The Gemara says, "Do anything a host tell you to do, except leave." A guest is obliged to obey his host, unless his host tells him to leave the home.
The commentators raise the question of why a guest is entitled to remain in someone’s home against the host’s will. Seemingly, a host reserves the right to tell his guest to leave. How can we explain the Gemara’s comment?

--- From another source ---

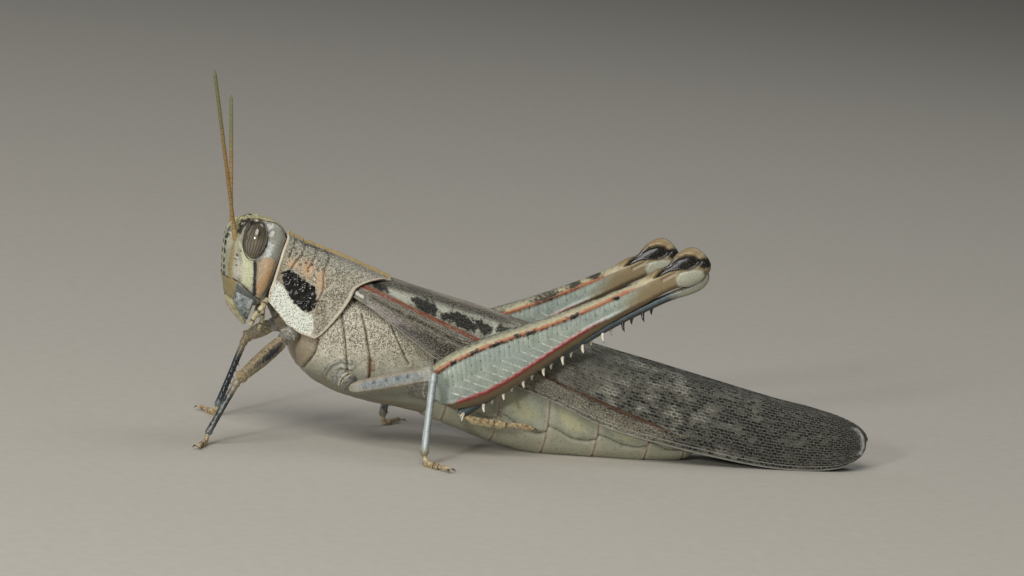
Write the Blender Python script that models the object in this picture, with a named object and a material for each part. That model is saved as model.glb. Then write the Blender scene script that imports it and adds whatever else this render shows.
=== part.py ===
"""Gray bird grasshopper (Schistocerca nitens), an adult female at life size, standing with its wings closed.

Lengths are in millimetres and become metres where a mesh is made. +X is the animal's left, +Y points to its
tail and +Z is up. The ground is z = 0 and the foremost point of the face is near y = 0 while the parts are
shaped; at the end the whole animal is shifted so that the bottom centre of its box is the origin.
"""

import math

import bmesh
import bpy
from mathutils import Matrix, Vector

MM = 0.001
GAP = 0.3  # clearance between one plate of the body and the next
GROUND = 0.0
FEMUR_ROUND = 12  # points round a hind femur
TRUNK_ROUND = 18  # points round the head, pronotum and thorax
ABDOMEN_ROUND = 16

FEELER_LENGTH = 16.5
FEELER_RADIUS = 0.26
TEGMEN_THICKNESS = 0.55
HIND_WING_THICKNESS = 0.5
HIND_TIBIA_HALF_WIDTH = 0.38
SPINES_IN_ROW = 8

LEFT, RIGHT = 1, -1
SIDE_NAMES = {LEFT: "left", RIGHT: "right"}
UP, TAILWARD, FORWARD = Vector((0, 0, 1)), Vector((0, 1, 0)), Vector((0, -1, 0))

# Hips, knees and feet of the left and right legs (x, y, z). The stance isn't the same on the two sides.
FRONT_LEGS = {
    LEFT: {
        "coxa": (2.3, 7.0, 10.6), "hip": (4.2, 5.5, 9.5), "knee": (7.6, 1.2, 6.3),
        "ankle": (7.5, -1.2, 0.95), "toe": (10.3, -2.4, 0.3),
    },
    RIGHT: {
        "coxa": (-2.3, 7.0, 10.6), "hip": (-4.1, 5.7, 9.6), "knee": (-8.0, 4.4, 7.85),
        "ankle": (-7.5, 2.15, 0.95), "toe": (-10.1, 1.0, 0.3),
    },
}
MIDDLE_LEGS = {
    LEFT: {
        "coxa": (2.6, 11.2, 6.9), "hip": (4.9, 12.7, 5.8), "knee": (9.1, 19.2, 8.35),
        "ankle": (11.6, 18.5, 0.95), "toe": (14.3, 20.4, 0.3),
    },
    RIGHT: {
        "coxa": (-2.6, 11.2, 6.9), "hip": (-4.9, 12.7, 5.8), "knee": (-8.8, 19.4, 8.3),
        "ankle": (-7.9, 18.5, 0.95), "toe": (-10.2, 20.8, 0.3),
    },
}
HIND_LEGS = {
    LEFT: {
        "coxa": (2.4, 18.2, 6.1), "hip": (6.1, 21.1, 6.0), "knee": (6.5, 44.5, 19.95), "toe": (4.9, 30.2, 2.95),
    },
    RIGHT: {
        "coxa": (-2.4, 18.2, 6.1), "hip": (-6.1, 21.1, 6.0), "knee": (-6.5, 45.3, 19.0), "toe": (-4.9, 30.2, 2.6),
    },
}
WALKING_COXA_SHORT = 0.9  # a front or middle coxa ends this far before the hip
HIND_COXA_SHORT = 1.85
TARSUS_DROP = 0.63  # a walking leg's tarsus starts this far below its ankle

# Head: rows from the mouth up to the crown. Each is the front and the back point (y, z) and the half width.
HEAD_ROWS = [
    ((1.20, 13.75), (3.45, 12.85), 2.35),
    ((0.65, 14.10), (3.75, 13.10), 2.9),
    ((0.20, 14.90), (4.00, 14.00), 3.25),
    ((0.05, 16.00), (4.35, 15.40), 3.45),
    ((0.00, 17.30), (4.75, 16.90), 3.45),
    ((0.05, 18.60), (5.15, 18.35), 3.05),
    ((0.30, 19.50), (5.30, 19.20), 2.6),
    ((0.85, 20.12), (5.05, 19.95), 2.1),
    ((1.70, 20.45), (4.30, 20.40), 1.5),
    ((2.60, 20.58), (3.40, 20.57), 0.4),
]
EYE = {"centre": (2.6, 2.42, 18.68), "size": (1.38, 1.10, 1.78), "lean": 9}
# Mouthparts: middle lines from the head down, on the left side where there are two.
LABRUM = ((0, 0.86, 13.45), (0, 1.0, 12.75), (0, 1.5, 11.9), (0, 2.5, 11.0))
LABIUM = ((0, 4.05, 12.2), (0, 3.95, 11.7), (0, 3.7, 11.15))
MANDIBLE = ((2.3, 2.35, 12.95), (2.4, 2.3, 12.3), (2.15, 2.45, 11.65), (1.5, 2.85, 11.15))
LONG_PALP = ((2.35, 3.85, 12.4), (3.1, 3.55, 11.95), (3.05, 3.05, 11.4), (2.6, 2.7, 10.85))
SMALL_PALP = ((0.8, 3.85, 11.7), (1.5, 3.8, 11.1), (1.35, 3.75, 10.35))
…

The Sefat Emet (Rav Yehuda Aryeh Leib Alter of Ger, 1847-1905) explains that this provision was made in response to the tragic incident of Kamsa and Bar Kamsa, which the Gemara relates in Masechet Gittin. An invitation intended for Kamsa was mistakenly delivered to Bar Kamsa, and when Bar Kamsa arrived at the party, the host forced him to leave. Bar Kamsa was very embarrassed, and decided to avenge his disgrace by going to the Roman emperor and telling him that the Jews rebelled against him, ultimately causing the destruction of Jerusalem. In response, the Sages enacted this provision that if somebody comes to a function to which he was not invited, he should not be told to leave. And if the host tells him to leave, he does not have to listen.
Thus, if a person, for whatever reason, attends a function uninvited, the host should not embarrass him by telling him to leave. We should learn the lesson taught by the tragedy of Kamsa and Bar Kamsa, and ensure not to embarrass a fellow Jew, even in a case of an uninvited guest.